Task requirements ▸
Each line from the start of the data below through the one containing "drawers and slides." must be reproduced exactly.

CAD and scene scripts:
<<<<

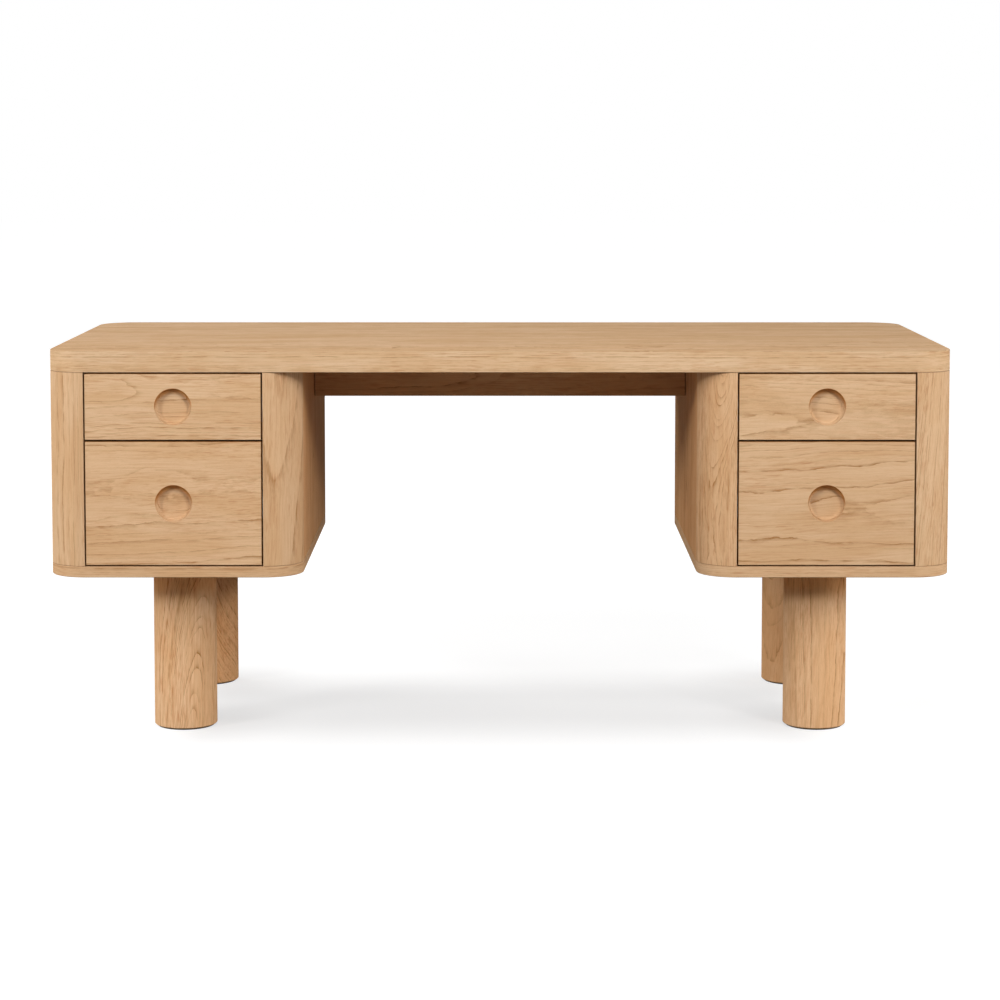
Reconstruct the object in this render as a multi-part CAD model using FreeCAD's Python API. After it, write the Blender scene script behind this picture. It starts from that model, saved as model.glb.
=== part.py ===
"""Double-pedestal writing desk in oak, built as separate boards, posts, legs, drawers and slides.

Millimetres, +Z up. The origin is on the floor under the middle of the desk, X runs along its
width and the drawers open towards -Y. Each pedestal is a carcass of boards between a base panel
and the desktop, closed outside by side panels and four quarter-round corner posts. In it two
drawers run on three-member steel slides. Four round legs are bolted up into the base panels.
"""

import FreeCAD
import Part
import math
import os

# Overall size
DESK_WIDTH = 1800.0
DESK_DEPTH = 800.0
DESK_HEIGHT = 786.0
CORNER_RADIUS = 75.0
TOP_THICKNESS = 42.0
TOP_ROUND = 2.0
SEAM_EASE = 1.0

# Pedestals
FLOOR_CLEARANCE = 335.0
PEDESTAL_WIDTH = 505.0
BASE_THICKNESS = 22.0
CARCASS_BOARD = 18.0
SIDE_PANEL_THICKNESS = 22.0
BACK_PANEL_THICKNESS = 18.0

# Legs, their glides and bolts
LEG_DIAMETER = 128.0
LEG_SETBACK = 116.0
LEG_FOOT_CHAMFER = 2.0
GLIDE_THICKNESS = 3.0
GLIDE_SETBACK = 6.0
BOLT_DIAMETER = 8.0
BOLT_CIRCLE = 80.0
BOLT_COUNT = 4
BOLT_REACH = 40.0
BOLT_HEAD_DIAMETER = 15.0
BOLT_HEAD_HEIGHT = 4.5
BOLT_HEAD_ROUND = 1.5
BOLT_KEY_ACROSS = 5.0
BOLT_KEY_DEPTH = 2.5

# Rail under the desktop, between the pedestals
RAIL_THICKNESS = 30.0
RAIL_HEIGHT = 85.0
RAIL_END_GAP = 1.5
RAIL_SCREW_COUNT = 4
RAIL_COUNTERBORE = 12.0

# Wood screws that hold the desktop down
SCREW_DIAMETER = 4.5
SCREW_LENGTH = 36.0
SCREW_HEAD_DIAMETER = 9.0
SCREW_HEAD_HEIGHT = 3.0
SCREW_HEAD_CHAMFER = 1.0
SCREW_INSET = 45.0
SCREW_ROWS = 3
HOLE_CLEARANCE = 0.2

# Drawer fronts and their round finger pulls
DRAWER_GAP = 2.8
MIDDLE_GAP = 3.4
UPPER_FRONT_HEIGHT = 131.3
FRONT_THICKNESS = 22.0
FRONT_EASE = 0.8
PULL_DIAMETER = 72.6
PULL_DEPTH = 13.0
PULL_COVE = 8.0
PULL_RIM = 0.8

# Drawer boxes
BOX_BOARD = 12.0
BOX_LENGTH = 600.0
BOX_LIFT = 12.0
BOX_HEAD_ROOM = 30.0
BOX_EASE = 1.5
BOTTOM_THICKNESS = 6.0
BOTTOM_LIFT = 10.0
GROOVE_DEPTH = 6.0
GROOVE_CLEARANCE = 0.15
CAVITY_CLEARANCE = 2.0

# Telescopic slides
SLIDE_THICKNESS = 12.7
SLIDE_HEIGHT = 45.7
SLIDE_SHEET = 1.2
SLIDE_CLEARANCE = 0.4
SLIDE_BEND = 0.9

# Cuts run past the faces they open by this much
OVERRUN = 1.0
# Two places closer than this are the same place
SAME_PLACE = 0.01

# Levels and planes worked out from the sizes above
FRONT_Y = -DESK_DEPTH / 2
BACK_Y = DESK_DEPTH / 2
BASE_BOTTOM_Z = FLOOR_CLEARANCE
BASE_TOP_Z = FLOOR_CLEARANCE + BASE_THICKNESS
TOP_BOTTOM_Z = DESK_HEIGHT - TOP_THICKNESS
SCREW_SEAT_Z = TOP_BOTTOM_Z - CARCASS_BOARD
INNER_FACE_X = DESK_WIDTH / 2 - PEDESTAL_WIDTH
UPPER_FRONT_Z = TOP_BOTTOM_Z - DRAWER_GAP - UPPER_FRONT_HEIGHT
LOWER_FRONT_Z = BASE_TOP_Z + DRAWER_GAP
LOWER_FRONT_HEIGHT = UPPER_FRONT_Z - MIDDLE_GAP - LOWER_FRONT_Z
BOX_FRONT_Y = FRONT_Y + FRONT_THICKNESS
BOX_BACK_Y = BOX_FRONT_Y + BOX_LENGTH
CAVITY_FRONT_Y = BOX_FRONT_Y + CAVITY_CLEARANCE
CAVITY_BACK_Y = BACK_Y - BACK_PANEL_THICKNESS

SIDES = {"left": -1, "right": 1}
FRONTS = {
    "upper": (UPPER_FRONT_Z, UPPER_FRONT_HEIGHT),
    "lower": (LOWER_FRONT_Z, LOWER_FRONT_HEIGHT),
}
PARTS = "parts"
UP = FreeCAD.Vector(0, 0, 1)
INTO_FRONT = FreeCAD.Vector(0, 1, 0)


def block(x_pair, y_pair, z_pair):
    """A box between two X, two Y and two Z places, each pair in any order."""
    low = FreeCAD.Vector(min(x_pair), min(y_pair), min(z_pair))
    high = FreeCAD.Vector(max(x_pair), max(y_pair), max(z_pair))
    size = high - low
    return Part.makeBox(size.x, size.y, size.z, low)


def cylinder(radius, x, y, z_low, z_high):
    """An upright cylinder."""
    return Part.makeCylinder(radius, z_high - z_low, FreeCAD.Vector(x, y, z_low), UP)


def rounded_plate(x_pair, y_pair, z_pair, radius):
    """A flat plate whose four upright corners are rounded."""
    x0, x1 = sorted(x_pair)
    y0, y1 = sorted(y_pair)
    z0, z1 = sorted(z_pair)
    lean = radius * (1 - math.sqrt(0.5))

    def at(x, y):
        return FreeCAD.Vector(x, y, z0)

    edges = [
        Part.LineSegment(at(x0 + radius, y0), at(x1 - radius, y0)),
        Part.Arc(at(x1 - radius, y0), at(x1 - lean, y0 + lean), at(x1, y0 + radius)),
        Part.LineSegment(at(x1, y0 + radius), at(x1, y1 - radius)),
        Part.Arc(at(x1, y1 - radius), at(x1 - lean, y1 - lean), at(x1 - radius, y1)),
        Part.LineSegment(at(x1 - radius, y1), at(x0 + radius, y1)),
        Part.Arc(at(x0 + radius, y1), at(x0 + lean, y1 - lean), at(x0, y1 - radius)),
        Part.LineSegment(at(x0, y1 - radius), at(x0, y0 + radius)),
        Part.Arc(at(x0, y0 + radius), at(x0 + lean, y0 + lean), at(x0 + radius, y0)),
    ]
    outline = Part.Wire([edge.toShape() for edge in edges])
    return Part.Face(outline).extrude(UP * (z1 - z0))


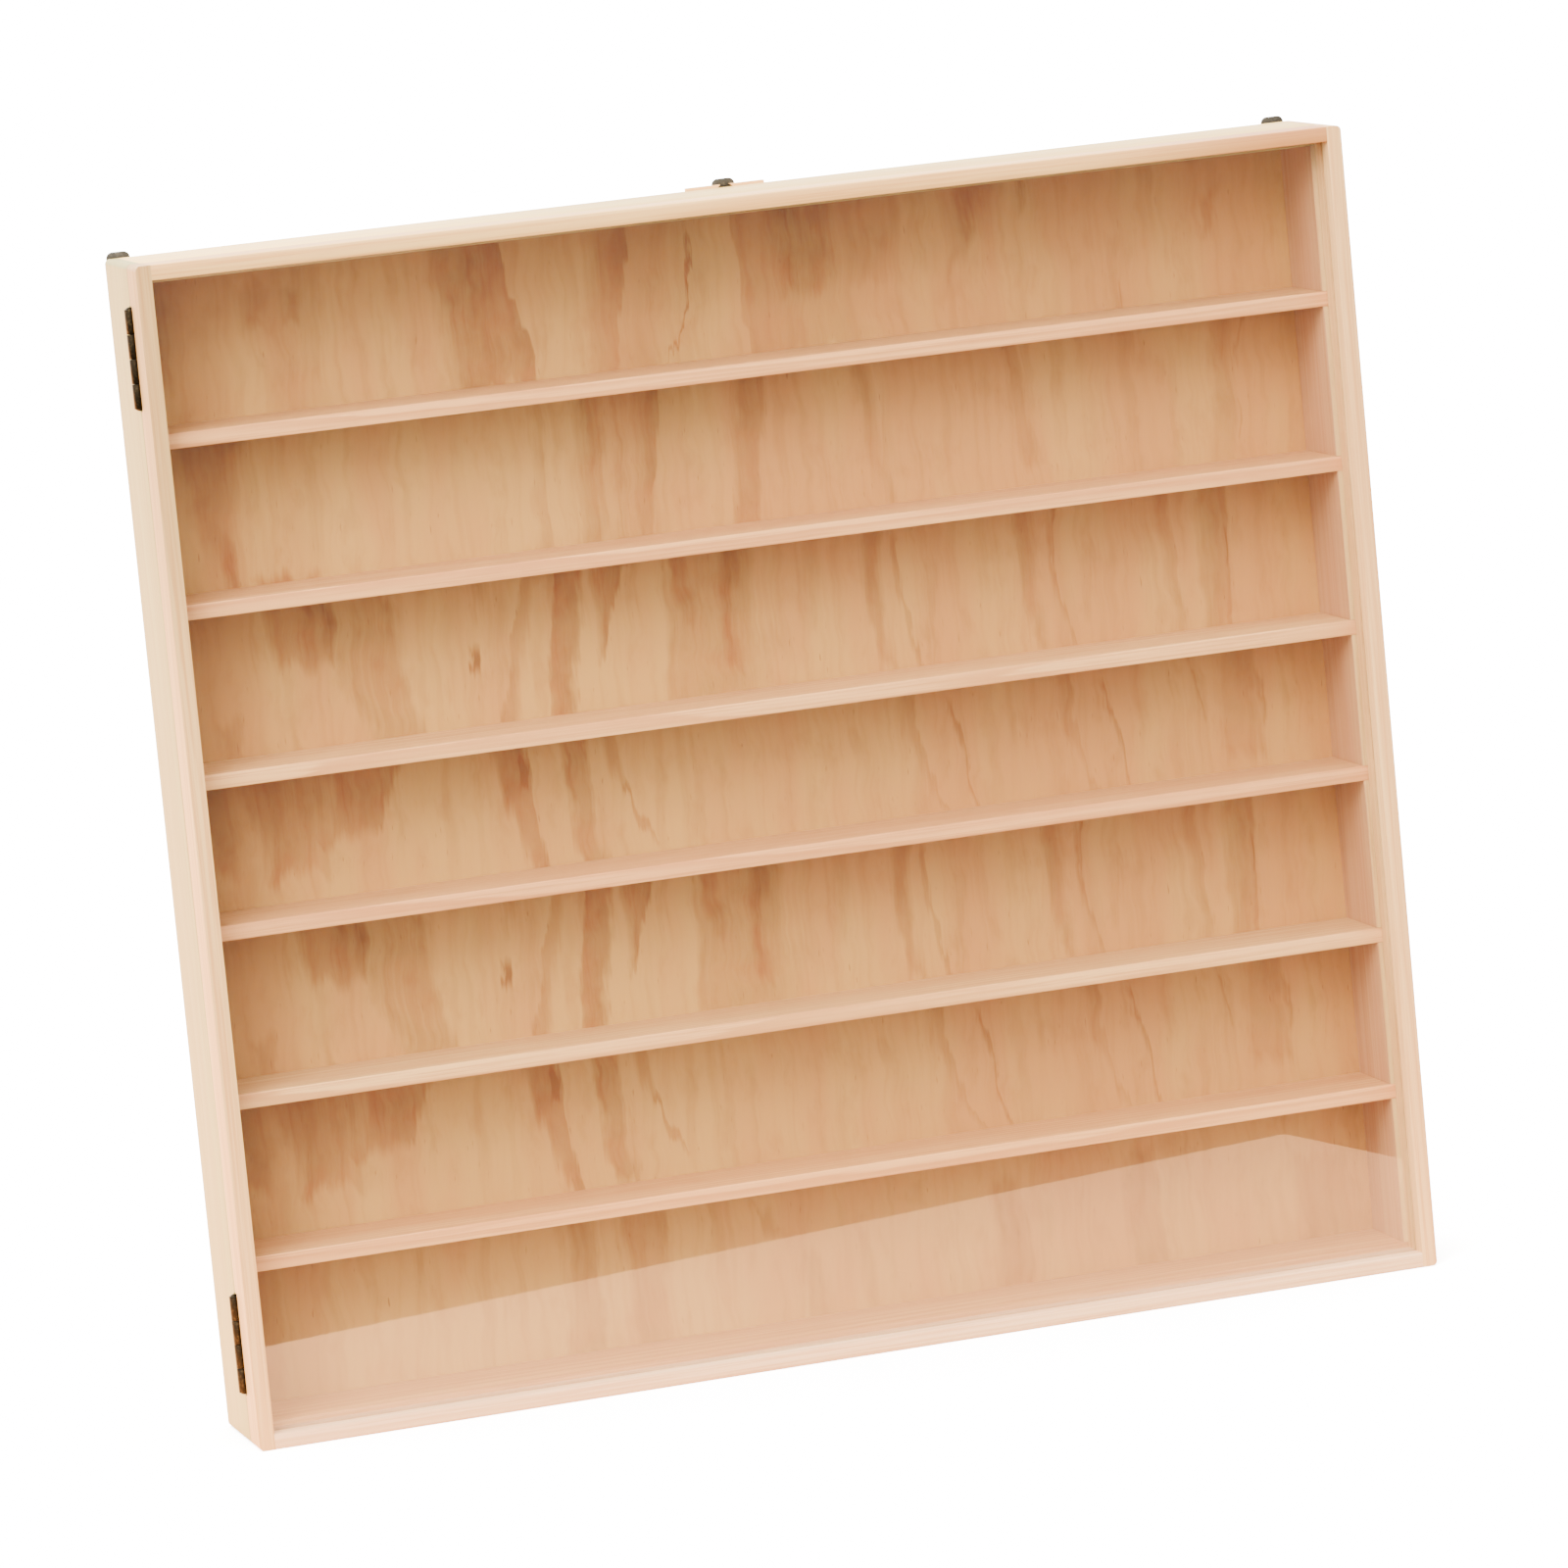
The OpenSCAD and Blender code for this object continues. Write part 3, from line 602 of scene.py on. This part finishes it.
def lathe(bm, profile, steps):
    # turns a profile of (radius, height) pairs, in mm, round the Z axis
    verts = [bm.verts.new((r * mm, 0, h * mm)) for r, h in profile]
    edges = [bm.edges.new(pair) for pair in zip(verts, verts[1:])]
    bmesh.ops.spin(bm, geom=verts + edges, cent=(0, 0, 0), axis=(0, 0, 1), angle=2 * math.pi,
                   steps=steps, use_merge=True, use_duplicate=False)
    bmesh.ops.remove_doubles(bm, verts=bm.verts, dist=meshLook["latheMerge"])
    bmesh.ops.recalc_face_normals(bm, faces=bm.faces)


def addShape(target, source, matrix):
    bmesh.ops.transform(source, matrix=matrix, verts=source.verts)
    mesh = bpy.data.meshes.new("part")
    source.to_mesh(mesh)
    source.free()
    target.from_mesh(mesh)
    bpy.data.meshes.remove(mesh)


def turned(degrees, axis):
    return Matrix.Rotation(math.radians(degrees), 4, axis)


def movedTo(point):
    return Matrix.Translation(point)


print("materials")
bronze = metalMaterial("bronze")
hangerBronze = metalMaterial("hangerBronze")
nickel = metalMaterial("nickel")
brightSteel = metalMaterial("brightSteel")

# Boards of the case and the door

boards = {
    "left_side": {
        "look": "caseSide", "along": "Z", "pith": (-90, 60, 0), "ease": 0.35, "body": "case",
        "tint": (0.545, 0.68, 0.595),
        # painted shade: the inner face, inside the case, is darker and pinker than the outer face, as on
        # the right side
        "toneOrPaintedLight": {"across": "X", "from": -236.4, "to": -236.2, "tone": (1.255, 0.705, 1.06, 1)},
    },
    "right_side": {
        "look": "caseSide", "along": "Z", "pith": (120, -70, 0), "ease": 0.35, "body": "case",
        "tint": (0.92, 0.80, 0.85),
        # painted shade: the inner face, inside the case, is darker than the outer face
        "toneOrPaintedLight": {"across": "X", "from": 236.4, "to": 236.2, "tone": (0.745, 0.60, 0.74, 1)},
    },
    "top_board": {
        "look": "caseSide", "along": "X", "pith": (0, 70, 330), "ease": 0.35, "body": "case",
        "tint": (0.93, 0.91, 0.72),
        # painted highlight: the top board is lighter and bluer towards its left end
        "toneOrPaintedLight": {"across": "X", "from": -20, "to": -200, "tone": (1.5, 1.5, 1.9, 1)},
    },
    "bottom_board": {
        # the shelves' darker pine: partly painted shade on its top inside the case
        "look": "shelf", "along": "X", "pith": (0, -90, 120), "ease": 0.35, "body": "case",
    },
    "door_left_stile": {
        "look": "frame", "along": "Z", "pith": (-150, 60, 0), "ease": 0.45, "body": "door",
        "tint": (0.88, 0.87, 0.85),
        "toneOrPaintedLight": {"across": "Z", "from": 250, "to": 390, "tone": (0.72, 0.75, 0.70, 1)},
    },
    "door_right_stile": {
        "look": "frame", "along": "Z", "pith": (150, 45, 0), "ease": 0.45, "body": "door",
        "tint": (0.90, 0.88, 0.88),
    },
    "door_top_rail": {
        "look": "frame", "along": "X", "pith": (0, 80, 380), "ease": 0.45, "body": "door",
        "tint": (0.92, 0.91, 0.77),
        "toneOrPaintedLight": {"across": "X", "from": 110, "to": 230, "tone": (0.68, 0.49, 0.39, 1)},
    },
    "door_bottom_rail": {
        "look": "frame", "along": "X", "pith": (0, 50, -80), "ease": 0.45, "body": "door",
        "tint": (0.98, 1.02, 1.45),
    },
    "hanger_block": {
        "look": "frame", "along": "X", "pith": (0, 90, 420), "ease": 0.25, "body": "case",
    },
}
longEdge = 20 * mm
straight = 0.99  # share of its length by which an edge has to follow the board

for seed, (node, board) in enumerate(boards.items(), 1):
    axis = "XYZ".index(board["along"])
    low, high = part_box(node)

    def alongBoard(middle, run, axis=axis, low=low, high=high):
        # long outer edges that follow the board
        if run.length < longEdge or abs(run[axis]) < straight * run.length:
            return False
        sides = [i for i in range(3) if i != axis]
        return all(min(middle[i] - low[i], high[i] - middle[i]) < touching for i in sides)

    bm = mergedCopy(node)
    easeEdges(bm, board["ease"] * mm, alongBoard)
    pine = pineMaterial("pine_" + node, board["look"], board["along"], board["pith"], seed,
                        board.get("toneOrPaintedLight"), board.get("tint", (1, 1, 1)))
    newPiece("wood_" + node, bm, pine, board["body"], node)
print("boards")

shelfLook = {
    "ease": 0.4,
    "easeSteps": 3,
    "pith": (0, 60, -40),  # mm from the shelf's own height
    "pithStep": 9,         # mm further back with each shelf
    "firstSeed": 20,
    "tints": [
        (0.97, 1.0, 1.0), (1.02, 1.02, 1.02), (1.12, 1.21, 1.26),
        (1.02, 1.03, 1.03), (1.07, 1.20, 1.24), (1.08, 1.07, 1.02),
    ],
    # painted highlight: the front edges are lighter than the tops, each by its own share
    "front": {"across": "Y", "from": -10.6, "to": -10.8},
    "frontHighlight": (1.34, 1.26, 1.24),
    "frontHighlightShares": [1.07, 1, 0.95, 1, 1.02, 1],
}
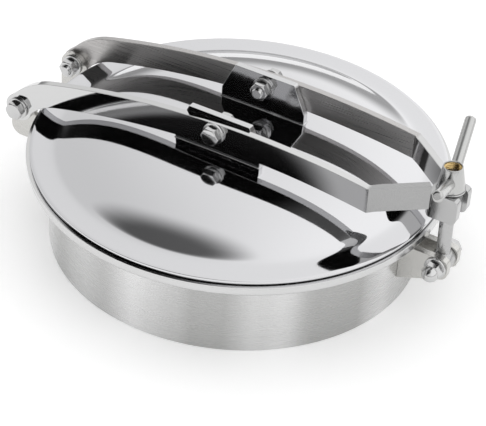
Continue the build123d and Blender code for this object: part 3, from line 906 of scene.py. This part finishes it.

>>>>

Written solution ▸
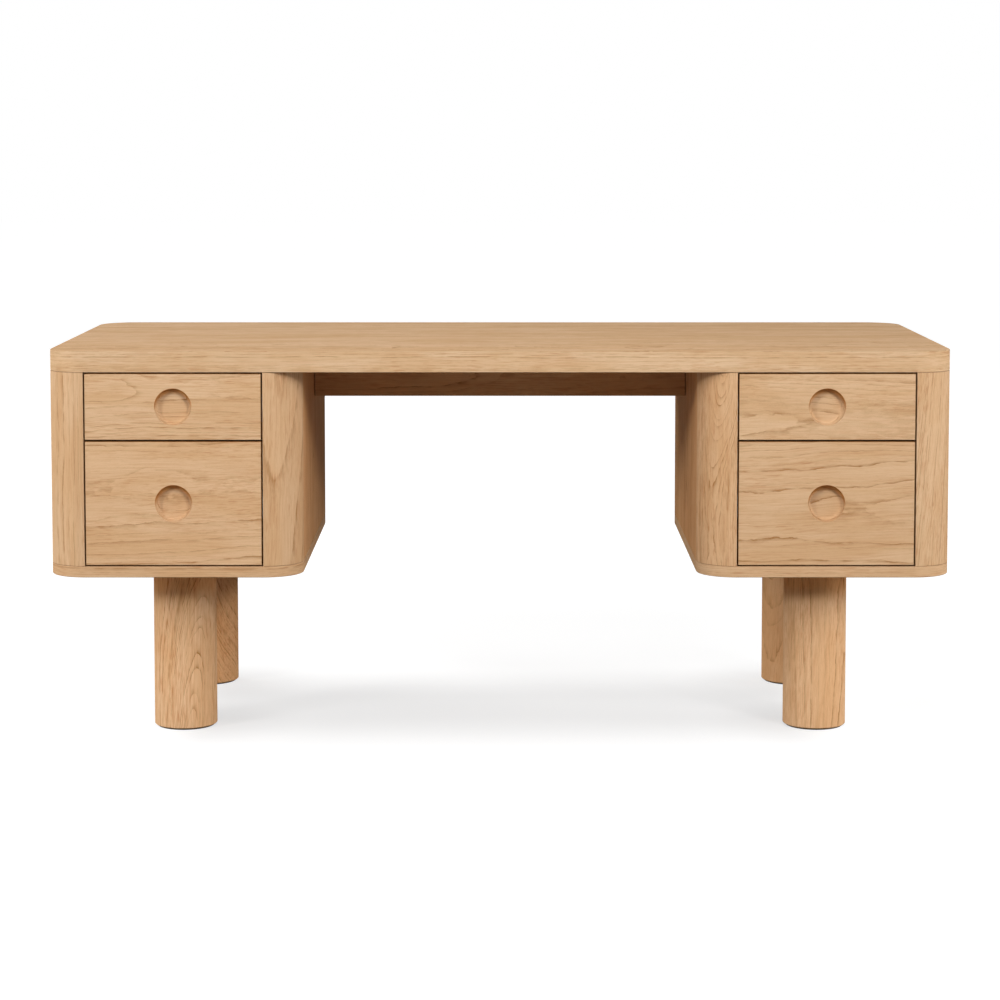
Reconstruct the object in this render as a multi-part CAD model using FreeCAD's Python API. After it, write the Blender scene script behind this picture. It starts from that model, saved as model.glb.
=== part.py ===
"""Double-pedestal writing desk in oak, built as separate boards, posts, legs, drawers and slides.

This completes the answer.